§ RECORDED DATA:
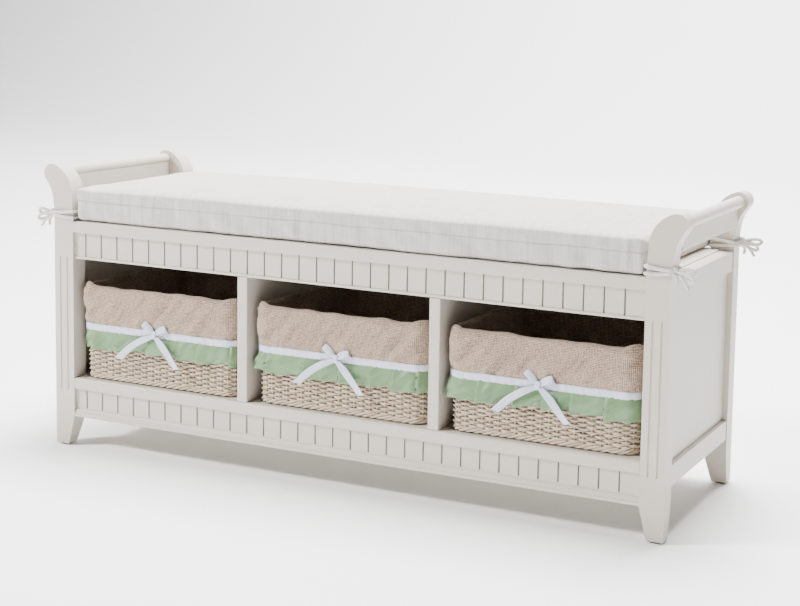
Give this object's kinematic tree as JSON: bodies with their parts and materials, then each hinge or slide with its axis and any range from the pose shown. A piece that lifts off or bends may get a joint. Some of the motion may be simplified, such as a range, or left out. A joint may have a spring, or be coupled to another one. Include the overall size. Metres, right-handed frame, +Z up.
{
  "type": "entryway bench",
  "caption": "Painted entryway bench with scrolled arms, a tied seat cushion and cubbies holding lined wicker baskets that slide out.",
  "frame": {"origin": "middle of the bench in plan, on the floor", "axes": "+X along the bench to the right as seen from the front, +Y from front to back, +Z up"},
  "size_m": [1.284, 0.3834, 0.527],
  "materials": {
    "white_paint": "satin warm-white paint on wood",
    "bare_wood": "unpainted softwood",
    "screw_steel": "zinc plated",
    "glide_nylon": "moulded nylon",
    "cushion_linen": "slubby off-white linen and cotton weave",
    "wicker": "natural woven willow",
    "liner_cloth": "small-check taupe tweed",
    "satin_ribbon": "white satin",
    "ruffle_cloth": "sage green satin"
  },
  "bodies": {
    "bench": {"post_front_left": "white_paint", "post_front_right": "white_paint", "post_rear_left": "white_paint", "post_rear_right": "white_paint", "end_rail_top_left": "white_paint", "end_rail_top_right": "white_paint", "end_rail_low_left": "white_paint", "end_rail_low_right": "white_paint", "end_panel_left": "white_paint", "end_panel_right": "white_paint", "arm_rail_left": "white_paint", "arm_rail_right": "white_paint", "arm_panel_left": "white_paint", "arm_panel_right": "white_paint", "seat_moulding": "white_paint", "seat_apron": "white_paint", "apron_lip": "white_paint", "shelf_nosing": "white_paint", "shelf_apron": "white_paint", "base_moulding": "white_paint", "seat_board": "white_paint", "shelf_board": "white_paint", "divider_left": "white_paint", "divider_right": "white_paint", "back_rail_top": "white_paint", "back_rail_low": "white_paint", "back_panel": "white_paint", "seat_cleats": "bare_wood", "corner_blocks": "bare_wood", "corner_screws": "screw_steel", "rail_dowels": "bare_wood", "foot_glides": "glide_nylon", "cushion": "cushion_linen", "tie_front_left": "cushion_linen", "tie_front_right": "cushion_linen", "tie_rear_left": "cushion_linen", "tie_rear_right": "cushion_linen"},
    "basket_body_left": {"basket_left": "wicker", "liner_left": "liner_cloth", "ribbon_left": "satin_ribbon", "bow_left": "satin_ribbon", "ruffle_left": "ruffle_cloth"},
    "basket_body_middle": {"basket_middle": "wicker", "liner_middle": "liner_cloth", "ribbon_middle": "satin_ribbon", "bow_middle": "satin_ribbon", "ruffle_middle": "ruffle_cloth"},
    "basket_body_right": {"basket_right": "wicker", "liner_right": "liner_cloth", "ribbon_right": "satin_ribbon", "bow_right": "satin_ribbon", "ruffle_right": "ruffle_cloth"}
  },
  "joints": [
    {"name": "basket_slide_left", "type": "slide", "parent": "bench", "child": "basket_body_left", "axis": [0, -1, 0], "range_m": [0, 0.4]},
    {"name": "basket_slide_middle", "type": "slide", "parent": "bench", "child": "basket_body_middle", "axis": [0, -1, 0], "range_m": [0, 0.4]},
    {"name": "basket_slide_right", "type": "slide", "parent": "bench", "child": "basket_body_right", "axis": [0, -1, 0], "range_m": [0, 0.4]}
  ]
}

§ WORK REQUIRED: All of the material must be reproduced exactly.

§ FULL OUTPUT:
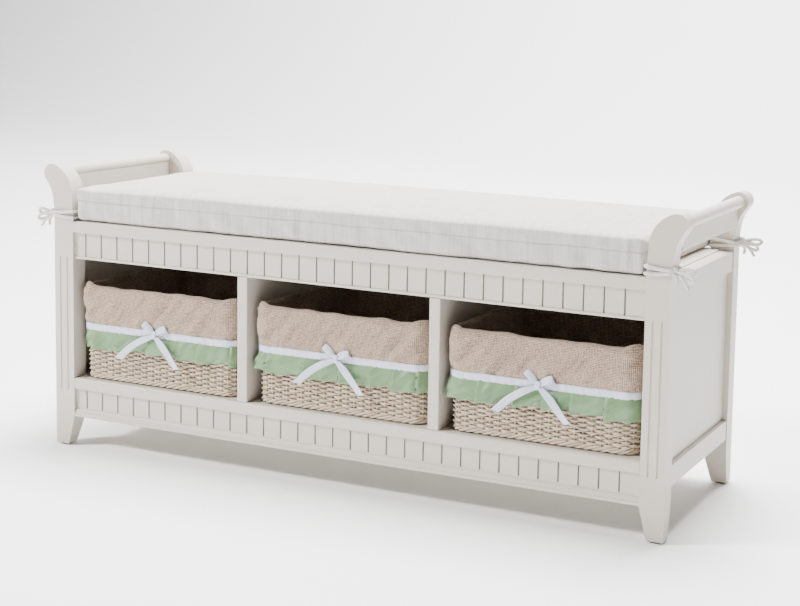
Give this object's kinematic tree as JSON: bodies with their parts and materials, then each hinge or slide with its axis and any range from the pose shown. A piece that lifts off or bends may get a joint. Some of the motion may be simplified, such as a range, or left out. A joint may have a spring, or be coupled to another one. Include the overall size. Metres, right-handed frame, +Z up.
{
  "type": "entryway bench",
  "caption": "Painted entryway bench with scrolled arms, a tied seat cushion and cubbies holding lined wicker baskets that slide out.",
  "frame": {"origin": "middle of the bench in plan, on the floor", "axes": "+X along the bench to the right as seen from the front, +Y from front to back, +Z up"},
  "size_m": [1.284, 0.3834, 0.527],
  "materials": {
    "white_paint": "satin warm-white paint on wood",
    "bare_wood": "unpainted softwood",
    "screw_steel": "zinc plated",
    "glide_nylon": "moulded nylon",
    "cushion_linen": "slubby off-white linen and cotton weave",
    "wicker": "natural woven willow",
    "liner_cloth": "small-check taupe tweed",
    "satin_ribbon": "white satin",
    "ruffle_cloth": "sage green satin"
  },
  "bodies": {
    "bench": {"post_front_left": "white_paint", "post_front_right": "white_paint", "post_rear_left": "white_paint", "post_rear_right": "white_paint", "end_rail_top_left": "white_paint", "end_rail_top_right": "white_paint", "end_rail_low_left": "white_paint", "end_rail_low_right": "white_paint", "end_panel_left": "white_paint", "end_panel_right": "white_paint", "arm_rail_left": "white_paint", "arm_rail_right": "white_paint", "arm_panel_left": "white_paint", "arm_panel_right": "white_paint", "seat_moulding": "white_paint", "seat_apron": "white_paint", "apron_lip": "white_paint", "shelf_nosing": "white_paint", "shelf_apron": "white_paint", "base_moulding": "white_paint", "seat_board": "white_paint", "shelf_board": "white_paint", "divider_left": "white_paint", "divider_right": "white_paint", "back_rail_top": "white_paint", "back_rail_low": "white_paint", "back_panel": "white_paint", "seat_cleats": "bare_wood", "corner_blocks": "bare_wood", "corner_screws": "screw_steel", "rail_dowels": "bare_wood", "foot_glides": "glide_nylon", "cushion": "cushion_linen", "tie_front_left": "cushion_linen", "tie_front_right": "cushion_linen", "tie_rear_left": "cushion_linen", "tie_rear_right": "cushion_linen"},
    "basket_body_left": {"basket_left": "wicker", "liner_left": "liner_cloth", "ribbon_left": "satin_ribbon", "bow_left": "satin_ribbon", "ruffle_left": "ruffle_cloth"},
    "basket_body_middle": {"basket_middle": "wicker", "liner_middle": "liner_cloth", "ribbon_middle": "satin_ribbon", "bow_middle": "satin_ribbon", "ruffle_middle": "ruffle_cloth"},
    "basket_body_right": {"basket_right": "wicker", "liner_right": "liner_cloth", "ribbon_right": "satin_ribbon", "bow_right": "satin_ribbon", "ruffle_right": "ruffle_cloth"}
  },
  "joints": [
    {"name": "basket_slide_left", "type": "slide", "parent": "bench", "child": "basket_body_left", "axis": [0, -1, 0], "range_m": [0, 0.4]},
    {"name": "basket_slide_middle", "type": "slide", "parent": "bench", "child": "basket_body_middle", "axis": [0, -1, 0], "range_m": [0, 0.4]},
    {"name": "basket_slide_right", "type": "slide", "parent": "bench", "child": "basket_body_right", "axis": [0, -1, 0], "range_m": [0, 0.4]}
  ]
}